▶ Task goal
Set down only the lines running from the one with "for cord_part in" to the one with "cad_parts[obj.name] = obj", both lines included, exactly as they stand, please.

▶ Data
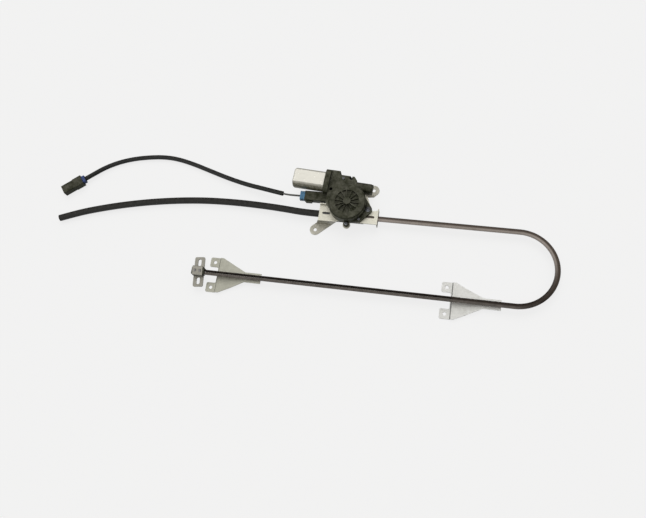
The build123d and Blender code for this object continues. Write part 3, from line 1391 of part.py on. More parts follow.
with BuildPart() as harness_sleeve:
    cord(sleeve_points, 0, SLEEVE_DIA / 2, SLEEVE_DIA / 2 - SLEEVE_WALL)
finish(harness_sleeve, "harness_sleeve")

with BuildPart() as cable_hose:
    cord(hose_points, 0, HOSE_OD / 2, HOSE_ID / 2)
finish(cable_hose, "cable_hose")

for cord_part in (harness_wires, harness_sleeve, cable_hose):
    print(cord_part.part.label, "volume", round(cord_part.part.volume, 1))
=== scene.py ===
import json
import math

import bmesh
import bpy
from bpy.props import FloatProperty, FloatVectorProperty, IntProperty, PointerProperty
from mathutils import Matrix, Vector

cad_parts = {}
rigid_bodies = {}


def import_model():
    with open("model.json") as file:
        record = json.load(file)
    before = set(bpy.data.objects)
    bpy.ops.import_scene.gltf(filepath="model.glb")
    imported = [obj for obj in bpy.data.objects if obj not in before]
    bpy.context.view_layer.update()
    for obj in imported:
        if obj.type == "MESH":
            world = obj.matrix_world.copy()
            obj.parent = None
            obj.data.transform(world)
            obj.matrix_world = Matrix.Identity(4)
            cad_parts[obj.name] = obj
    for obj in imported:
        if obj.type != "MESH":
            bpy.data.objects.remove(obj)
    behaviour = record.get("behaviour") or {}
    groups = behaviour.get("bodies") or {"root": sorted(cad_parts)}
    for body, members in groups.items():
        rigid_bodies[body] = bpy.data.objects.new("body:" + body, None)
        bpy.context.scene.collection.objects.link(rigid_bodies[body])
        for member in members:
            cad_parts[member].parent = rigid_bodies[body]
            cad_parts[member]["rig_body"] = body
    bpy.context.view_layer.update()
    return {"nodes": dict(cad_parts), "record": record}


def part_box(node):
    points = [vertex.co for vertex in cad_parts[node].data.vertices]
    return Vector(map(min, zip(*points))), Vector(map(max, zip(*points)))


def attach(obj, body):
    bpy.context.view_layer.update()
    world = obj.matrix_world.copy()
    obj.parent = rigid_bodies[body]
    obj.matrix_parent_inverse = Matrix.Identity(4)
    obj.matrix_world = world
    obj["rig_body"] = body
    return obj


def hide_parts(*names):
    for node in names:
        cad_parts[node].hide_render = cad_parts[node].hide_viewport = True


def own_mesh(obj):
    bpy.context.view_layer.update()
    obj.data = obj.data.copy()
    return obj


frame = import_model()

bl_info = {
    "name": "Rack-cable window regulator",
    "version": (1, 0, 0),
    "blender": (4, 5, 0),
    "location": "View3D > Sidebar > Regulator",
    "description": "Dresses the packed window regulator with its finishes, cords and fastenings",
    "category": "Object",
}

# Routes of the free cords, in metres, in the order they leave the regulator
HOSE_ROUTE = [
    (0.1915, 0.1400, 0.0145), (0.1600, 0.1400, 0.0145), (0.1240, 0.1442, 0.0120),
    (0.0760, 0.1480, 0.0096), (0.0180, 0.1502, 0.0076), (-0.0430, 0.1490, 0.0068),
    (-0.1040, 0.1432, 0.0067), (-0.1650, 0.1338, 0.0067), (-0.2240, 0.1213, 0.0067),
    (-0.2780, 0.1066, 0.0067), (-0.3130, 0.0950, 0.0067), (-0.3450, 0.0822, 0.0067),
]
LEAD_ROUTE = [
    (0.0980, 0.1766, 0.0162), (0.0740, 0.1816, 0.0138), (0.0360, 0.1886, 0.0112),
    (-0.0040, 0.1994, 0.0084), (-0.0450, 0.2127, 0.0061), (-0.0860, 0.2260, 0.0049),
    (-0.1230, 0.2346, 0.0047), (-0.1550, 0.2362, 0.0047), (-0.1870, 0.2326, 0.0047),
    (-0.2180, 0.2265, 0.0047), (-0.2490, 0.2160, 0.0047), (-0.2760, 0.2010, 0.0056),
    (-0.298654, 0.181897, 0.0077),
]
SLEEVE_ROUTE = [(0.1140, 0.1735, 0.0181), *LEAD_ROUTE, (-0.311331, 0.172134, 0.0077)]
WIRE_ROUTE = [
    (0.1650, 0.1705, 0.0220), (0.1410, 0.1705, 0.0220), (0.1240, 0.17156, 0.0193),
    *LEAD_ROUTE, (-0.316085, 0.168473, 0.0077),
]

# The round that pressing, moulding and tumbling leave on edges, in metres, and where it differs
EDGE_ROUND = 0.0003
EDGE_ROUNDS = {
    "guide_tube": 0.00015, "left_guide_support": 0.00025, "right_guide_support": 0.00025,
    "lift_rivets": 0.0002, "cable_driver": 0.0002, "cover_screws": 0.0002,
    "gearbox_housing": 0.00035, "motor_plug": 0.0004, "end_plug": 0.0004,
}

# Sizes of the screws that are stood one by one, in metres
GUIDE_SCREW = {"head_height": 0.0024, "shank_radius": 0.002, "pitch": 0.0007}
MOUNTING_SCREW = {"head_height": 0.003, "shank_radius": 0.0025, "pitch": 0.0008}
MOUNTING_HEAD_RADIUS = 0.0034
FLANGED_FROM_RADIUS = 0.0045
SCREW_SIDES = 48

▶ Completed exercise
for cord_part in (harness_wires, harness_sleeve, cable_hose):
    print(cord_part.part.label, "volume", round(cord_part.part.volume, 1))
=== scene.py ===
import json
import math

import bmesh
import bpy
from bpy.props import FloatProperty, FloatVectorProperty, IntProperty, PointerProperty
from mathutils import Matrix, Vector

cad_parts = {}
rigid_bodies = {}


def import_model():
    with open("model.json") as file:
        record = json.load(file)
    before = set(bpy.data.objects)
    bpy.ops.import_scene.gltf(filepath="model.glb")
    imported = [obj for obj in bpy.data.objects if obj not in before]
    bpy.context.view_layer.update()
    for obj in imported:
        if obj.type == "MESH":
            world = obj.matrix_world.copy()
            obj.parent = None
            obj.data.transform(world)
            obj.matrix_world = Matrix.Identity(4)
            cad_parts[obj.name] = obj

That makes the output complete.